Chris and Stan consult and advise organizations around the world on leadership and frankly, they helped a lot of organizations deal with this crisis. We also talk about a recent opinion piece that Chris and Stan wrote for the NY Times.
Connected Through Structure
Chris describes that tribes are connected through structure and leadership. It also holds true within industries. He further shares that when the ability of those systems starts to be dismantled through the separation physically or something similar to what is happening to us at the moment, we will end up with a disconnected state.
He further shares how this scenario in relation to them at Washington DC/ Since there is a “disconnected state” the food shortages among families on the other side of DC do not affect Capitol Hill emotionally. He says this is how inequity stats.
Chris shares that the “fabric” that holds society together is immediate family, community and socioeconomic circles.
“This is critical that we reach across those boundaries that’s why, institutions—like a workplace that pulls from many different networks, from the executive, down to the frontline folks, or like a public school or a church, that reaches across the boundaries—those create this fabric that pulls us together anytime you see that disrupted at scale for an extended period. If the fabric is unwoven, its really hard to weave them together.” – Chris Fussell
Call For National Level Campaign
Chris took the opportunity to call everyone to action to help out in any way they can. Christopher Lochhead shared that he and his family purchased plastic gloves from a local restaurant supplier and dropped it to local hospitals in Santa Cruz.
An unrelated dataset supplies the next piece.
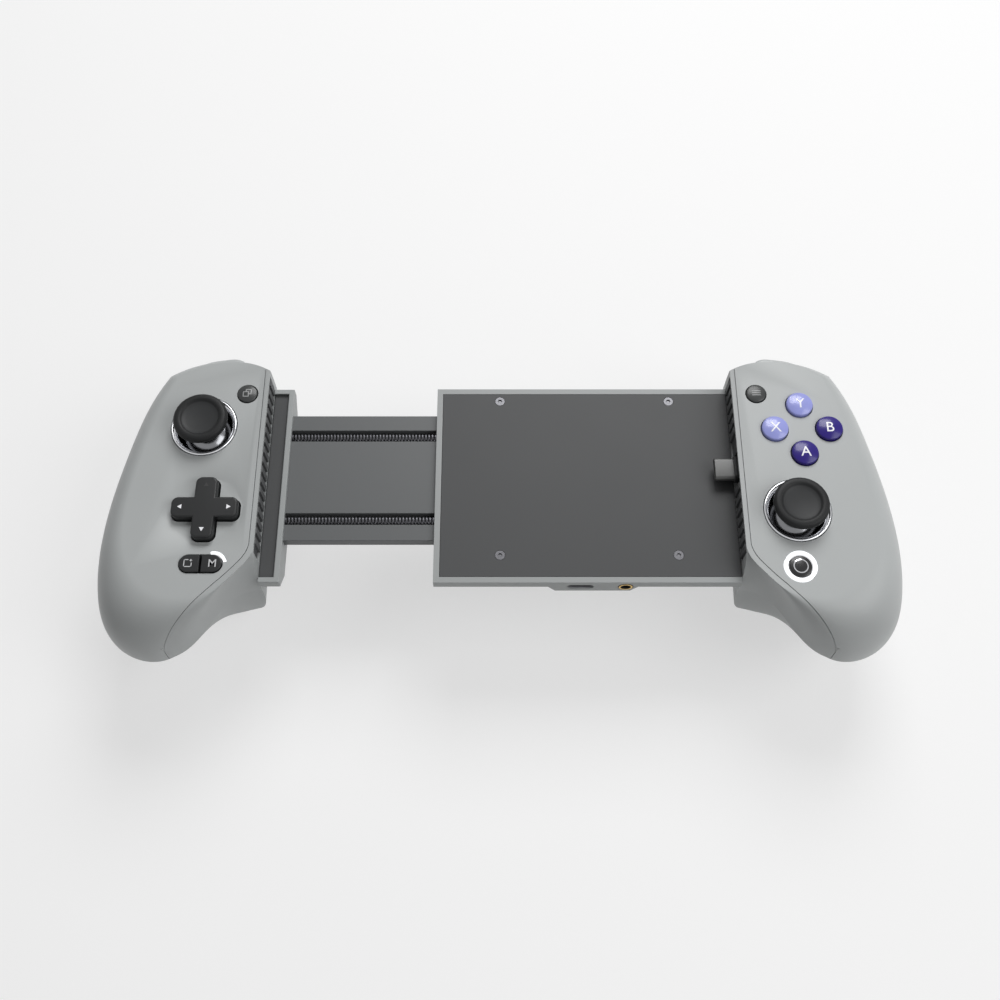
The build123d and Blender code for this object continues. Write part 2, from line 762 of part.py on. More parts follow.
# Triggers: a curved finger face between two cheeks that turn on a pin
for side, side_name in side_names.items():
    near_x = side * (wall_x + trigger_low_u)
    far_x = side * (wall_x + trigger_high_u)
    profile_plane = Plane(origin=(min(near_x, far_x), 0, 0), x_dir=(0, 1, 0), z_dir=(1, 0, 0))
    with BuildPart() as trigger:
        with BuildSketch(profile_plane):
            with BuildLine():
                Spline(*trigger_front_places)
                ThreePointArc(trigger_front_places[-1], trigger_lip_place, trigger_rear_places[0])
                Spline(*trigger_rear_places)
                Line(trigger_rear_places[-1], trigger_front_places[0])
            make_face()
        extrude(amount=trigger_high_u - trigger_low_u)
        for start in (0, trigger_high_u - trigger_low_u - trigger_cheek):
            with BuildSketch(profile_plane.offset(start)):
                with BuildLine():
                    Polyline((trigger_pivot[0], trigger_pivot[1] + trigger_boss_radius),
                             trigger_front_places[0], trigger_front_places[1], trigger_rear_places[3],
                             trigger_rear_places[2],
                             (trigger_pivot[0], trigger_pivot[1] - trigger_boss_radius),
                             close=True)
                make_face()
                with Locations(trigger_pivot):
                    Circle(trigger_boss_radius)
            extrude(amount=trigger_cheek)
        with BuildSketch(profile_plane):
            with Locations(trigger_pivot):
                Circle(trigger_pin_radius + running_clearance)
        extrude(amount=trigger_high_u - trigger_low_u, mode=Mode.SUBTRACT)
    trigger.part.label = side_name + "_trigger"
    export_step(trigger.part, "parts/" + side_name + "_trigger.step")

# Pins of the bumpers and triggers
for side, side_name in side_names.items():
    pin_x = side * (wall_x + bumper_pin_u)
    pin_length = trigger_high_u - trigger_low_u + 2 * seam + 2 * shoulder_block_wall - 2 * overrun
    middle_x = side * (wall_x + (trigger_low_u + trigger_high_u) / 2)
    with BuildPart() as pins:
        with BuildSketch(Plane.XY.offset(bumper_bottom - seam)):
            with Locations((pin_x, shoulder_y + bumper_pin_rise)):
                Circle(bumper_pin_radius)
        extrude(amount=bumper_top - bumper_bottom - overrun)
        with BuildSketch(Plane(origin=(middle_x, *trigger_pivot), z_dir=(1, 0, 0))):
            Circle(trigger_pin_radius)
        extrude(amount=pin_length / 2, both=True)
    pins.part.label = side_name + "_shoulder_pins"
    export_step(pins.part, "parts/" + side_name + "_shoulder_pins.step")

# Rear buttons, pushed through windows in the shells' inner flanks
for side, side_name in side_names.items():
    with BuildPart() as rear_button:
        with BuildSketch(rear_button_planes[side].offset(-rear_button_depth)):
            RectangleRounded(rear_button_width, rear_button_length, rear_button_corner)
        extrude(amount=rear_button_depth + rear_button_proud)
        fillet(rear_button.faces().sort_by(Axis((0, 0, 0), rear_button_planes[side].z_dir))[-1].edges(),
               radius=rear_button_round)
        with BuildSketch(rear_button_planes[side].offset(-rear_button_depth - rear_button_flange)):
            RectangleRounded(rear_button_width + 2 * flange_lap, rear_button_length + 2 * flange_lap,
                             rear_button_corner)
        extrude(amount=rear_button_flange)
    rear_button.part.label = side_name + "_rear_button"
    export_step(rear_button.part, "parts/" + side_name + "_rear_button.step")

def tooth_count(length):
    """How many whole teeth of a comb fit on a length."""
    return int(length / tooth_pitch)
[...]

“The people at the bottom are those who are gonna suffer more economically. They’re gonna suffer the worst medically as a result of this pandemic. The economically deprived neighborhoods.” – Chris Fussell
To hear more about Chris and how leaders are holding up with this crisis, download and listen to this episode.
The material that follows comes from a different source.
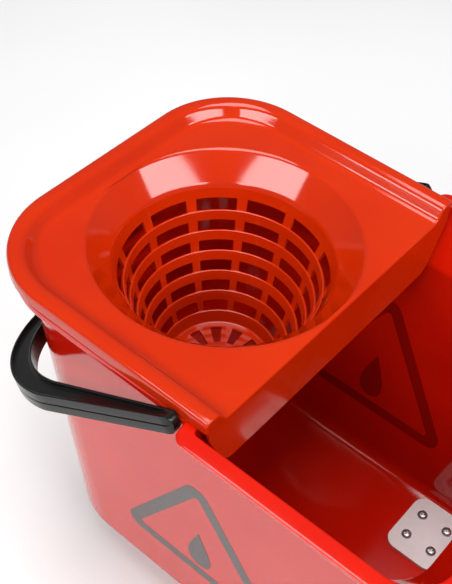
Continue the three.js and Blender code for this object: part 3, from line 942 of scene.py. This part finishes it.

Chris Fussell is the President of McChrystal Group.
He is an author of the 2015 New York Times bestseller, Team of Teams: New Rules of Engagement for a Complex World as well as 2017 Wall Street Journal bestseller, One Mission: How Leaders Build a Team of Teams.
He joined McChrystal Group as a Partner in 2012.
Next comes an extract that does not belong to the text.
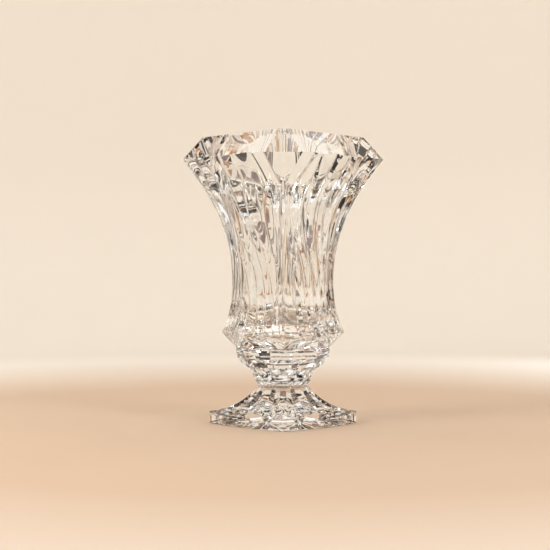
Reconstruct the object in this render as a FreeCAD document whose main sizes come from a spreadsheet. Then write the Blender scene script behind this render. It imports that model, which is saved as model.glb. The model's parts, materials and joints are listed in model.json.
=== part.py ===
"""A footed cut crystal vase, standing corner-on, in millimetres with +Z up.

Four pieces of clear glass are joined hot, face to face, on flat seats: a square foot whose hollow
sweep is grooved into petals, a faceted neck collar, a solid octagonal cup, and the hollow bowl
with its wavy flutes.  The origin is the centre of the foot's underside.  The corners of the
square plan point along X and Y.
"""
import FreeCAD, Part
import math
import os

from FreeCAD import Placement, Rotation, Vector
from Sketcher import Constraint

doc = FreeCAD.newDocument("crystal_vase")

# ---------------------------------------------------------------- driving sizes
# Radii are from the vase's axis.  Heights within a piece are from that piece's own seat.
SIZES = {
    "foot_height": 39.0,          # underside to the collar's seat
    "foot_corner": 78.5,          # axis to a corner of the square foot
    "foot_bow": 5.7,              # how far a side bulges past the straight line
    "foot_edge": 12.7,            # height of the upright edge at a corner
    "foot_sweep": 72.0,           # radius of the hollow sweep from edge to neck
    "foot_petals": 12.0,          # petals round the sweep, with a groove between each two
    "groove_depth": 5.5,          # depth of a groove where it runs out over the edge
    "groove_spread": 1.6,         # half a groove's width against its depth
    "neck_radius": 27.5,          # narrowest radius, shared by foot and collar
    "collar_height": 14.5,
    "collar_flare": 4.5,          # how much wider the collar's upper band is than the neck
    "collar_band": 3.5,           # height of each upright band
    "collar_facets": 16.0,
    "cup_height": 28.5,
    "cup_radius": 50.3,           # axis to an upright edge of the octagon
    "cup_band": 12.0,             # height of the upright band
    "cup_draft": 1.6,             # how much narrower the band is at its foot
    "cup_bevel": 1.0,             # bevel round the cup's top edge
    "bowl_height": 223.0,
    "seat_overhang": 0.7,         # how far the bowl's flat base stands past the cup
    "ridge_height": 15.0,         # base to the lower zigzag ridge
    "ridge_corner": 65.5,
    "ridge_side": 51.6,
    "waist_height": 69.0,
    "waist_corner": 54.0,
    "waist_side": 43.0,
    "facet_height": 166.0,        # where the corner facets begin, as a point
    "edge_height": 197.5,         # base to the widest edge, under the rim bevel
    "edge_corner": 106.0,
    "edge_facet": 18.9,           # half the width of a corner facet at that edge
    "lip_corner": 85.8,           # top edge of the rim bevel
    "lip_facet": 3.0,
    "corner_blunt": 1.2,          # half the width of a corner edge below its facet
    "flute_depth": 0.118,         # a flute's depth against its width
    "flute_valley": 0.78,         # where across a flute it is deepest, so one side is steep
    "floor_thickness": 19.0,      # solid glass under the cavity
    "floor_radius": 21.0,
    "wall_waist": 9.5,            # glass between the cavity and a side at the waist
    "wall_corner": 12.0,          # and at a corner at the waist
    "lip_wall": 6.5,              # width of the flat lip at the middle of a side
    "mouth_corner": 18.0,         # and across a corner
}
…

Chris was commissioned as an Officer in the United States Navy in 1997, and spent the next 15 years on US Navy SEAL Teams, leading SEAL elements in combat zones around the globe.
From war-torn Kosovo, to counter-terrorism operations in Iraq and Afghanistan, to highly specialized efforts in the troubled areas of the Arabian Peninsula and North Africa, he experienced and led through the modern evolution of the US military’s Special Operations community, first on SEAL Teams Two and Eight, then in the Naval Special Warfare Development Group.
Chris was selected to serve as Aide-de-Camp to then-Lieutenant General Stanley McChrystal during General McChrystal’s final year commanding the Joint Special Operations Command (JSOC), where they served for a year together in Iraq.
He witnessed first-hand the Special Operations community’s transformation into a successful, agile network.
Chris is also a Senior Fellow for National Security at New America, a Washington, DC-based non-partisan think tank dedicated to understanding the next generation of challenges facing the United States.
Chris is actively involved in several non-profits dedicated to helping veterans and their families, and holds a seat on the Board of Directors for the Navy SEAL Foundation. He is also a lifetime member to the Council on Foreign Relations.
Chris earned a Master of Arts in Irregular Warfare from the Naval Postgraduate School, receiving the Pat Tillman Award for highest peer-rated Special Operations Officer in the program.
His thesis work focused on the interagency collaboration and intelligence sharing processes that drove effective, cross-silo collaboration during the peak of the wars in Iraq and Afghanistan.